Executive authority suffered a blow this week when the U.S. Supreme Court sided with Pepsi distributor Noel Canning in a dispute over president Barack Obama’s use of an arcane “recess appointments” clause to load the National Labor Relations Board with pro-union choices.
“The Supreme Court decision demonstrates that President Obama seriously erred in his attempt to circumvent Congress when he packed the NLRB with pro-union advocates. The court rightfully defended and protected the constitutional role of the U.S. Senate to provide advice and consent on executive appointments,” NRF SVP of government relations David French said in a statement. “While the decision does not affect the current composition of the NLRB since new board members have been seated with Senate consent, it does invalidate several important board decisions that will now have to be considered again by the new board.”
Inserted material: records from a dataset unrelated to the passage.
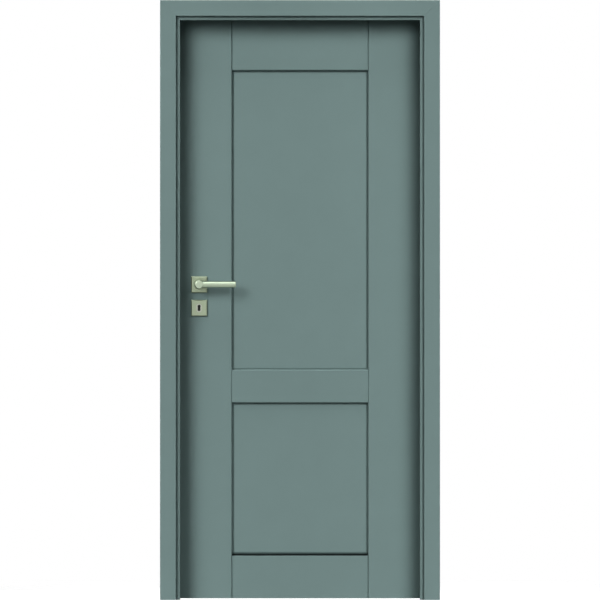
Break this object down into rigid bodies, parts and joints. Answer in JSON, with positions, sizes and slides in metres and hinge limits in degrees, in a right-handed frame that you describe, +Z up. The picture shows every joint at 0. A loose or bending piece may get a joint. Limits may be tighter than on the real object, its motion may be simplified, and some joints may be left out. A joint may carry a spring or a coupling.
{
  "type": "interior door set",
  "caption": "Rebated stile-and-rail interior door with flat recessed panels, hung in an adjustable lining with mitred casings, lever handles on square rosettes, mortise lock and pin hinges.",
  "frame": {"origin": "On the floor, midway across the clear opening, midway through the depth of the whole set with its levers.", "axes": "+Z up, +X towards the hinges, +Y towards the side the leaf opens to; the push side with the lining's reveal faces -Y."},
  "size_m": [0.952, 0.201, 2.04],
  "materials": {
    "paint": "matt grey-green paint on wood",
    "beech": "raw",
    "satin_nickel": "satin, anodised in a warm nickel shade",
    "nickel_steel": "satin nickel plated",
    "steel": "zinc plated",
    "seal": "matt",
    "nylon": "matt"
  },
  "bodies": {
    "frame": {"lining_lock_side": "paint", "lining_hinge_side": "paint", "lining_head": "paint", "front_casing_lock_side": "paint", "front_casing_hinge_side": "paint", "front_casing_head": "paint", "rebate_casing_lock_side": "paint", "rebate_casing_hinge_side": "paint", "rebate_casing_head": "paint", "rebate_seal": "seal", "mitre_splines": "beech", "corner_brackets": "steel", "bracket_screws": "steel", "strike_plate": "nickel_steel", "strike_screws": "nickel_steel", "hinge_frame_knuckles": "nickel_steel", "hinge_pins": "steel", "hinge_washers": "nylon"},
    "leaf": {"hinge_leaf_knuckles": "nickel_steel", "stile_lock_side": "paint", "stile_hinge_side": "paint", "top_rail": "paint", "middle_rail": "paint", "bottom_rail": "paint", "upper_panel": "paint", "lower_panel": "paint", "rail_dowels": "beech", "lock_case": "steel", "lock_cover": "steel", "lock_cover_screws": "steel", "forend": "nickel_steel", "forend_screws": "nickel_steel", "latch_spring": "steel", "follower_spring": "steel", "bolt_detent_spring": "steel", "front_rosette_base": "nylon", "back_rosette_base": "nylon", "front_rosette_cover": "satin_nickel", "back_rosette_cover": "satin_nickel", "front_bush": "nylon", "back_bush": "nylon", "front_key_base": "nylon", "back_key_base": "nylon", "front_key_cover": "satin_nickel", "back_key_cover": "satin_nickel", "front_keyhole_insert": "satin_nickel", "back_keyhole_insert": "satin_nickel", "rosette_sleeves": "steel", "rosette_through_bolts": "steel"},
    "handle": {"front_lever": "satin_nickel", "back_lever": "satin_nickel", "spindle": "steel", "follower": "steel", "lever_grub_screws": "steel"},
    "latch": {"latch_bolt": "nickel_steel"},
    "deadbolt": {"dead_bolt": "nickel_steel"}
  },
  "joints": [
    {"name": "leaf_swing", "type": "hinge", "parent": "frame", "child": "leaf", "pos_m": [0.4385, 0.033, 1.0225], "axis": [0, 0, -1], "range_deg": [0, 170]},
    {"name": "handle_turn", "type": "hinge", "parent": "leaf", "child": "handle", "pos_m": [-0.3435, 0.02, 1.073], "axis": [0, 1, 0], "range_deg": [0, 40], "stiffness_Nm_per_rad": 0.8, "springref_deg": -28.65, "deforming": ["follower_spring"]},
    {"name": "latch_slide", "type": "slide", "parent": "leaf", "child": "latch", "axis": [1, 0, 0], "range_m": [0, 0.012], "deforming": ["latch_spring"]},
    {"name": "deadbolt_throw", "type": "slide", "parent": "leaf", "child": "deadbolt", "axis": [-1, 0, 0], "range_m": [0, 0.014], "deforming": ["bolt_detent_spring"]}
  ],
  "couplings": [
    {"joint": "latch_slide", "follows": "handle_turn", "m_per_rad": 0.01718}
  ]
}
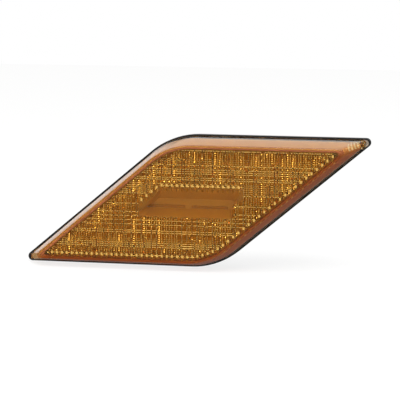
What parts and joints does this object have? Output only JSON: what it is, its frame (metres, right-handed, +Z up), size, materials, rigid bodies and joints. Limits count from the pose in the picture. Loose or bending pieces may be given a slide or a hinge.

French went on to state that the decision is a reminder that there are appropriate limits to the unilateral exercise of executive authority, an issue which Obama has been subjected to criticism from Republicans during his second term.
“Rather than continuing the use of executive power to expand the regulatory reach of Washington, retailers and other job creators would encourage the White House to work with all stakeholders to fashion compromise solutions that address our shared economic challenges,” French said.
The 108-page U.S. Supreme Court decision was support by an NRF friend-of-the-court brief which argued that Obama’s use of recess appointments to fill vacancies on the NLRB was unconstitutional and that actions taken while questionable appointees were in office should be vacated.